**The task**. For the listing that follows, give again exactly the lines from the one with "make_torso(PIVOTS, NECK, SHOULDER_JOINTS, HIP_JOINTS)" to the one with "record = json.load(file)", including both.

Data provided start

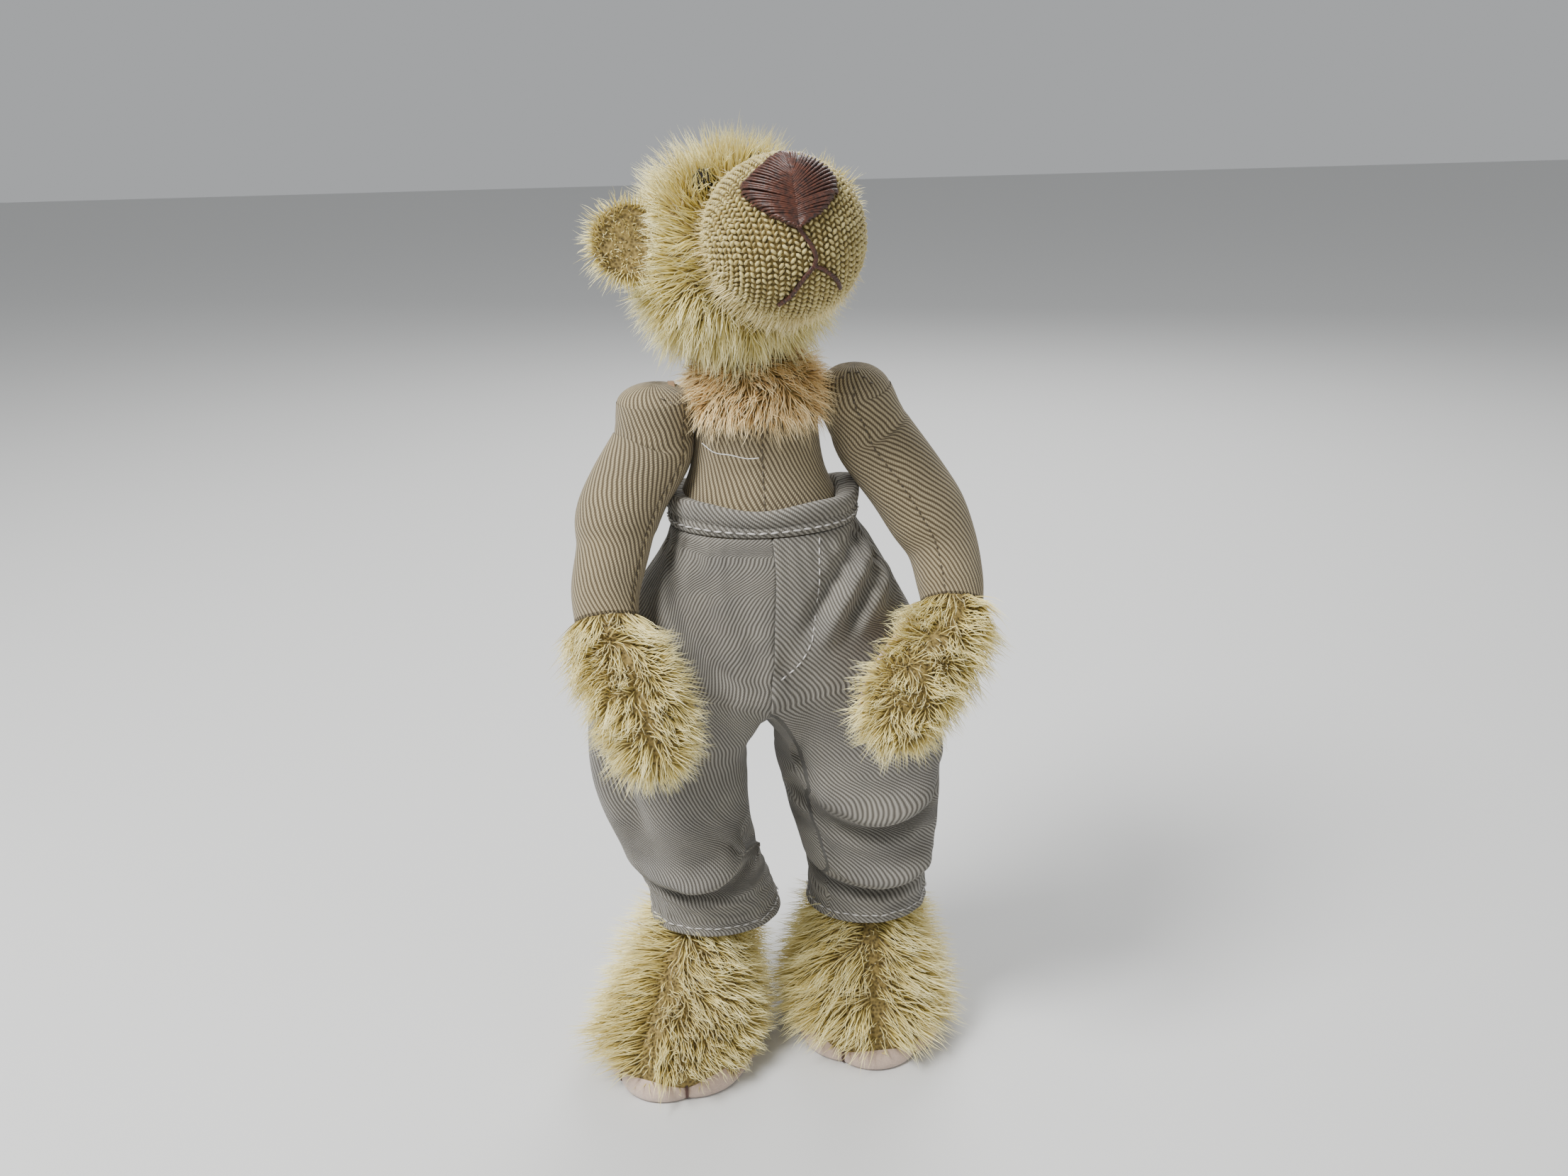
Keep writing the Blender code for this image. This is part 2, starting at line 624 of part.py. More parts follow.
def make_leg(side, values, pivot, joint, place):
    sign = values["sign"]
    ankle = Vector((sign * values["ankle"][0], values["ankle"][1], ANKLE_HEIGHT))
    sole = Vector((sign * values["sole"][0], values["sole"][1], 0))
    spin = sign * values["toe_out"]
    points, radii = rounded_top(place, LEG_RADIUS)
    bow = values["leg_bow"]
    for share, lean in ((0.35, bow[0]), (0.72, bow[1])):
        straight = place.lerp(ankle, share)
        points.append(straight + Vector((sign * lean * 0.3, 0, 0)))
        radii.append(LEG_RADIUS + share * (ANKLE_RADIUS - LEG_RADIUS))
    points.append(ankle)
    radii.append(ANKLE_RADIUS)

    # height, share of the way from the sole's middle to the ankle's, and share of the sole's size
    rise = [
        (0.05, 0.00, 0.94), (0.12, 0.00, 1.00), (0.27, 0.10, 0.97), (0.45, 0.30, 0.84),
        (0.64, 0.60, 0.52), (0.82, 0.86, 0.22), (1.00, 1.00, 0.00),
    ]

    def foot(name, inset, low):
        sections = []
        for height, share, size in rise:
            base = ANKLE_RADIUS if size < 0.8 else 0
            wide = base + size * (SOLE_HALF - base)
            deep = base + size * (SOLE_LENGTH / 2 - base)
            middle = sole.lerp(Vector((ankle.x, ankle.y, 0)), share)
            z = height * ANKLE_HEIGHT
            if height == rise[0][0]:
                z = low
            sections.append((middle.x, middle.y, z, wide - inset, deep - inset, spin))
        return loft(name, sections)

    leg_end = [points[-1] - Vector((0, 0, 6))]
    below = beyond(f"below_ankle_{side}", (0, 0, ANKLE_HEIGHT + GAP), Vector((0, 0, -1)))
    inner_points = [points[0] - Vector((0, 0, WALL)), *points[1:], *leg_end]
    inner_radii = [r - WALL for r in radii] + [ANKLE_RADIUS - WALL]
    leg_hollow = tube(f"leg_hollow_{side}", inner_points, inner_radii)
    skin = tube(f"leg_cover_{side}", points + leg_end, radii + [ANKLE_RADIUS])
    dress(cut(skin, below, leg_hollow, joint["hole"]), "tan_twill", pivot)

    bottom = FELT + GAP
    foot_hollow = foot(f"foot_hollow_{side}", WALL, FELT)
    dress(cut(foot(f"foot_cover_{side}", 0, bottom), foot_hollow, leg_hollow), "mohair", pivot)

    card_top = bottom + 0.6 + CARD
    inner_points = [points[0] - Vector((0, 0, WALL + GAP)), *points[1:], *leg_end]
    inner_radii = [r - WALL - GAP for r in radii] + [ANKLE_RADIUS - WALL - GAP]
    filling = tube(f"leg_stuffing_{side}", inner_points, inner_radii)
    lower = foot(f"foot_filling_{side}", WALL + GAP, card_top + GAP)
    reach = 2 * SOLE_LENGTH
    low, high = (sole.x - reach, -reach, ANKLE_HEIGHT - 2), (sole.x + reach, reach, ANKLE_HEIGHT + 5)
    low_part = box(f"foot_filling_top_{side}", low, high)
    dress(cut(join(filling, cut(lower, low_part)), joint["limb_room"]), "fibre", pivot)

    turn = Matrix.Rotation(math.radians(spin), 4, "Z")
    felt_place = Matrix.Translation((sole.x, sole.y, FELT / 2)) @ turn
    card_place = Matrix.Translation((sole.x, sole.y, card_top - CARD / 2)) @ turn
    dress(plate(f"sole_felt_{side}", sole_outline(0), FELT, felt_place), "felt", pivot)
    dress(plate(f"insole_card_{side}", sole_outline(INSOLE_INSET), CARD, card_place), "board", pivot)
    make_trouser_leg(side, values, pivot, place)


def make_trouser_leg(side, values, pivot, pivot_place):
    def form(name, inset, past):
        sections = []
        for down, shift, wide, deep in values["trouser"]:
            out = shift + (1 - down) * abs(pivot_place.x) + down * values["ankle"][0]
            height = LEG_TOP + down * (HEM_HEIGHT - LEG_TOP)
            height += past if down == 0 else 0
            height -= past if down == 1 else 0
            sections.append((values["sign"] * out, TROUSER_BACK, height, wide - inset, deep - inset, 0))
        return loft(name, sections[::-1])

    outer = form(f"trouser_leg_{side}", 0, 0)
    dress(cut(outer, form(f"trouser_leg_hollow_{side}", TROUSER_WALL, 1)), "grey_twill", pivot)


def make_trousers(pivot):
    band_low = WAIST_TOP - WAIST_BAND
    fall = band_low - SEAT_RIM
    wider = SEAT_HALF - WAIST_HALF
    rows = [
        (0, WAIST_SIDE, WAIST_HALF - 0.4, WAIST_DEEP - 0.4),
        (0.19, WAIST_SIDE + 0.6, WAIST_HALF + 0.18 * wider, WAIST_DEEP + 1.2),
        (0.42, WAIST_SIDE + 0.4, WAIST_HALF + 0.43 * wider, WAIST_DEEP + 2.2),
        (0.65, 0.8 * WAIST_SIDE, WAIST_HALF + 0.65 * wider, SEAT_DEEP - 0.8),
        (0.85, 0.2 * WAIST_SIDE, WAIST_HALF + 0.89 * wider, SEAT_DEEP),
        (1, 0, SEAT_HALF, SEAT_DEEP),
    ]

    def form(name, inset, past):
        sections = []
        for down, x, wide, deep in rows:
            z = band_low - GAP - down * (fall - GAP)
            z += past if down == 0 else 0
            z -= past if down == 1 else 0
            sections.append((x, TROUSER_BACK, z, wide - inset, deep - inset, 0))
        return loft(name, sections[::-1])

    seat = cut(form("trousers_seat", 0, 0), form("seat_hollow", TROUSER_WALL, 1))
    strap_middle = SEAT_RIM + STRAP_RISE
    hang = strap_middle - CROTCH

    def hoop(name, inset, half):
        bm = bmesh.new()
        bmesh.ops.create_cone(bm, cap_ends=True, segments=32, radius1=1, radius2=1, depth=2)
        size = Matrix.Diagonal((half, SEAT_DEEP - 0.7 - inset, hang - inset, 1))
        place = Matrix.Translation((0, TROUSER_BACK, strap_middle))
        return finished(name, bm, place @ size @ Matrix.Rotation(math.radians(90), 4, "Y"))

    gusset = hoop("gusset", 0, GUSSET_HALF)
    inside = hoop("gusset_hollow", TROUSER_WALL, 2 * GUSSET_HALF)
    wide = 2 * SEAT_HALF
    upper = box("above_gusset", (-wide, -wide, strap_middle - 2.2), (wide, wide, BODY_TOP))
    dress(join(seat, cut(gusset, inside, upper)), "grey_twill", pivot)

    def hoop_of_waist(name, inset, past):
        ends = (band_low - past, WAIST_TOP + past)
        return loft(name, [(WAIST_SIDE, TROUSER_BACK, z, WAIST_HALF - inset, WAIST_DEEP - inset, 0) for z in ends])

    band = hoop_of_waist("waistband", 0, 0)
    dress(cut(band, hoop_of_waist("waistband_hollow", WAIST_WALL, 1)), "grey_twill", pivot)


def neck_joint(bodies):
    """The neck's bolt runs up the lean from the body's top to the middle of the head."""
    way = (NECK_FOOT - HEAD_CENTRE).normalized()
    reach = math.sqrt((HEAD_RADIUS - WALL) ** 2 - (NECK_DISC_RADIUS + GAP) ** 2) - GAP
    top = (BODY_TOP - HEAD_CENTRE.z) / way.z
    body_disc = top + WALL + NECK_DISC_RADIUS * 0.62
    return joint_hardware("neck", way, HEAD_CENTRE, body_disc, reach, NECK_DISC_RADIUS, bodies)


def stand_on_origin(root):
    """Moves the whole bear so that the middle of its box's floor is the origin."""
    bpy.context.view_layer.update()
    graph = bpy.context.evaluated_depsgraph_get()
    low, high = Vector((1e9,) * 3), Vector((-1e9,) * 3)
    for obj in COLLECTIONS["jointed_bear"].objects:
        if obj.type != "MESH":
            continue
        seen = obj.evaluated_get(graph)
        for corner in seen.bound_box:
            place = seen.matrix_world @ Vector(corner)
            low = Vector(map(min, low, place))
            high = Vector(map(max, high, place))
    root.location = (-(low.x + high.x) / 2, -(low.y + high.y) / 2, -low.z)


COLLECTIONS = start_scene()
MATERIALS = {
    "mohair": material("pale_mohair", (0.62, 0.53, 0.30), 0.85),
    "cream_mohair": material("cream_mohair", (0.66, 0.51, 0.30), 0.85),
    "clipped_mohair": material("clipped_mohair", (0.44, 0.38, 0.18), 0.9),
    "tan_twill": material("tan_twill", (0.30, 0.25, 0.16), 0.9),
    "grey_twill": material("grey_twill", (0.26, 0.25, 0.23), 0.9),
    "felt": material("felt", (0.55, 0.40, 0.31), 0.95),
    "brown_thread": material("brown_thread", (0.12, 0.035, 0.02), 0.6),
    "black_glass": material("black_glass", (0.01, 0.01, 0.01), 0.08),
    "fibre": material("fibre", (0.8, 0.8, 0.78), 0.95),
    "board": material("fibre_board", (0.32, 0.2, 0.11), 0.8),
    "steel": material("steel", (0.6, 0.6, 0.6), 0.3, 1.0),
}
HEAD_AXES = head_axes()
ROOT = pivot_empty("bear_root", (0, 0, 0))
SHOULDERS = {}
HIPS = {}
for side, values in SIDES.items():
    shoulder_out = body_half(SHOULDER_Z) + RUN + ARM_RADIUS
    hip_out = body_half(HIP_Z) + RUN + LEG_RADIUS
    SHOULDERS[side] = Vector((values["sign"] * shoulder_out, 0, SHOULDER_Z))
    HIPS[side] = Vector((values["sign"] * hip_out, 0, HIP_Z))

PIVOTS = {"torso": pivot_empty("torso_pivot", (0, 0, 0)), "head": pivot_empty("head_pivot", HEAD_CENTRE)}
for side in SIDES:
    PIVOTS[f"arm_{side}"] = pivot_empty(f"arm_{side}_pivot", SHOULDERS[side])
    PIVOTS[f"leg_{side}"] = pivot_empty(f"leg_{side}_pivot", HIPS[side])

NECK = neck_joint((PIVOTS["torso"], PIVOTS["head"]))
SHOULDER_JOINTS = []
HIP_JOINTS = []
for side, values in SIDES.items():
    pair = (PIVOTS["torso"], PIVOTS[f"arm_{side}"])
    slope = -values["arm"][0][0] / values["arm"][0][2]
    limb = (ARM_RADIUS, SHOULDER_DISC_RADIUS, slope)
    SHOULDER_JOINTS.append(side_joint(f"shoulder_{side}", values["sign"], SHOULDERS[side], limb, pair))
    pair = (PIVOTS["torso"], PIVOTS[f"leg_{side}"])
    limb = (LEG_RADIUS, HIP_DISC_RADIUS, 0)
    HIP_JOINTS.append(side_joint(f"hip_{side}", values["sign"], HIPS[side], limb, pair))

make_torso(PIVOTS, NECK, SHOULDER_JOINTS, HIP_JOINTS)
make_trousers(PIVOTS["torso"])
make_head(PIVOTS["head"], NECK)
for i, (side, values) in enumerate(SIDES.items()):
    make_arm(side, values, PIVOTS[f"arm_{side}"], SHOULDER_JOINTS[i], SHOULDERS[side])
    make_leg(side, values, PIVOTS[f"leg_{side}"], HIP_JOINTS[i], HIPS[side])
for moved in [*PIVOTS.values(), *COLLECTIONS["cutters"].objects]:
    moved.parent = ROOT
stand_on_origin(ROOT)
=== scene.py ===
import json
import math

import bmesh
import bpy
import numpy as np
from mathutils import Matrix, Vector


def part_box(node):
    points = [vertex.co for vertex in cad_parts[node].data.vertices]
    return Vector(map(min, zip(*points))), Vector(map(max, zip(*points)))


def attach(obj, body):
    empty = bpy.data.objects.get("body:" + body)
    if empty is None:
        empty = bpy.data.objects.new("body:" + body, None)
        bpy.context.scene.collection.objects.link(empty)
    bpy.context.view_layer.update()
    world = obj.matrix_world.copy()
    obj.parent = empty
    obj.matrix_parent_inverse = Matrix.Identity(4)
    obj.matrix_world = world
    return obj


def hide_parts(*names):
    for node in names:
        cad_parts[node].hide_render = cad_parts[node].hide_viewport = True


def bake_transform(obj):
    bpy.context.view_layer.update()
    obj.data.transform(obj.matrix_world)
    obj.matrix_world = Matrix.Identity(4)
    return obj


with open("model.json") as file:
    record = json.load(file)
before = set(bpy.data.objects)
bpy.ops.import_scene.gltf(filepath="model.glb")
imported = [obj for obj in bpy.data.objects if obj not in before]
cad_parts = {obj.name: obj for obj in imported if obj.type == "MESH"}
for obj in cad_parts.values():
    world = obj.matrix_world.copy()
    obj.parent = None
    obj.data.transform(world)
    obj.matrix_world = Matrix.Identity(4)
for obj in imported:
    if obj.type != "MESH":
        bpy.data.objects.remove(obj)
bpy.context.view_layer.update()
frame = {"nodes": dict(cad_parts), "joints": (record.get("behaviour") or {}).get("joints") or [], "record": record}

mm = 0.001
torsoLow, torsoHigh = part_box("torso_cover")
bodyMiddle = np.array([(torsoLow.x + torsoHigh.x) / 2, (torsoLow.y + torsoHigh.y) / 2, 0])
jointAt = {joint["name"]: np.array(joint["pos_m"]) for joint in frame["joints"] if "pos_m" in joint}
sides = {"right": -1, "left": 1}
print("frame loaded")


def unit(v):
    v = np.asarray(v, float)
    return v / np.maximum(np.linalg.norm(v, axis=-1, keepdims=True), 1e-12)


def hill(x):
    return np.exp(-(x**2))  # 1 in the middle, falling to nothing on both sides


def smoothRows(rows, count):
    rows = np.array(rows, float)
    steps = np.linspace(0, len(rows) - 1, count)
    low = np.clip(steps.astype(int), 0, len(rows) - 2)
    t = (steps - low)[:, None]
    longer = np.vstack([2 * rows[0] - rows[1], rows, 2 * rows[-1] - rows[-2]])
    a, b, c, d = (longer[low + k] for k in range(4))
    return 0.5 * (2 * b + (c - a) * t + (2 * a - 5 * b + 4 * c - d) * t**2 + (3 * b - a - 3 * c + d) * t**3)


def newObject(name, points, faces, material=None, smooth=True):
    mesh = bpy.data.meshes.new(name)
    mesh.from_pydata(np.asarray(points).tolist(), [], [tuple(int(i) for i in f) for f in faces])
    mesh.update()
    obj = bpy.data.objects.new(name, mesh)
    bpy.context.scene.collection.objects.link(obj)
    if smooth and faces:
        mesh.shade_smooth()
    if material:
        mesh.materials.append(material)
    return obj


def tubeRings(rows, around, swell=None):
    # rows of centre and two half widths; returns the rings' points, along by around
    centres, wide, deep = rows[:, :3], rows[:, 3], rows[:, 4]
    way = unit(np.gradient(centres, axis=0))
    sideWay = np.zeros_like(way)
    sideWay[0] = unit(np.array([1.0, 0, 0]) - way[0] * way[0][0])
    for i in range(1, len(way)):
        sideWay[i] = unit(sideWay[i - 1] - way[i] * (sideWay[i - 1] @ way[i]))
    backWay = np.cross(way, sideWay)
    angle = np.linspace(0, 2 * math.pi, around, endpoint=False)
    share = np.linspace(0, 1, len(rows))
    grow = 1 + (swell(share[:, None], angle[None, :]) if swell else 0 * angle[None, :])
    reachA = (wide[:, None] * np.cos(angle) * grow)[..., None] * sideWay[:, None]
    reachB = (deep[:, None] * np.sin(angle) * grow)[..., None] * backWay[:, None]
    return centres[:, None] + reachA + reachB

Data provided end

**Solution to this task**.
make_torso(PIVOTS, NECK, SHOULDER_JOINTS, HIP_JOINTS)
make_trousers(PIVOTS["torso"])
make_head(PIVOTS["head"], NECK)
for i, (side, values) in enumerate(SIDES.items()):
    make_arm(side, values, PIVOTS[f"arm_{side}"], SHOULDER_JOINTS[i], SHOULDERS[side])
    make_leg(side, values, PIVOTS[f"leg_{side}"], HIP_JOINTS[i], HIPS[side])
for moved in [*PIVOTS.values(), *COLLECTIONS["cutters"].objects]:
    moved.parent = ROOT
stand_on_origin(ROOT)
=== scene.py ===
import json
import math

import bmesh
import bpy
import numpy as np
from mathutils import Matrix, Vector


def part_box(node):
    points = [vertex.co for vertex in cad_parts[node].data.vertices]
    return Vector(map(min, zip(*points))), Vector(map(max, zip(*points)))


def attach(obj, body):
    empty = bpy.data.objects.get("body:" + body)
    if empty is None:
        empty = bpy.data.objects.new("body:" + body, None)
        bpy.context.scene.collection.objects.link(empty)
    bpy.context.view_layer.update()
    world = obj.matrix_world.copy()
    obj.parent = empty
    obj.matrix_parent_inverse = Matrix.Identity(4)
    obj.matrix_world = world
    return obj


def hide_parts(*names):
    for node in names:
        cad_parts[node].hide_render = cad_parts[node].hide_viewport = True


def bake_transform(obj):
    bpy.context.view_layer.update()
    obj.data.transform(obj.matrix_world)
    obj.matrix_world = Matrix.Identity(4)
    return obj


with open("model.json") as file:
    record = json.load(file)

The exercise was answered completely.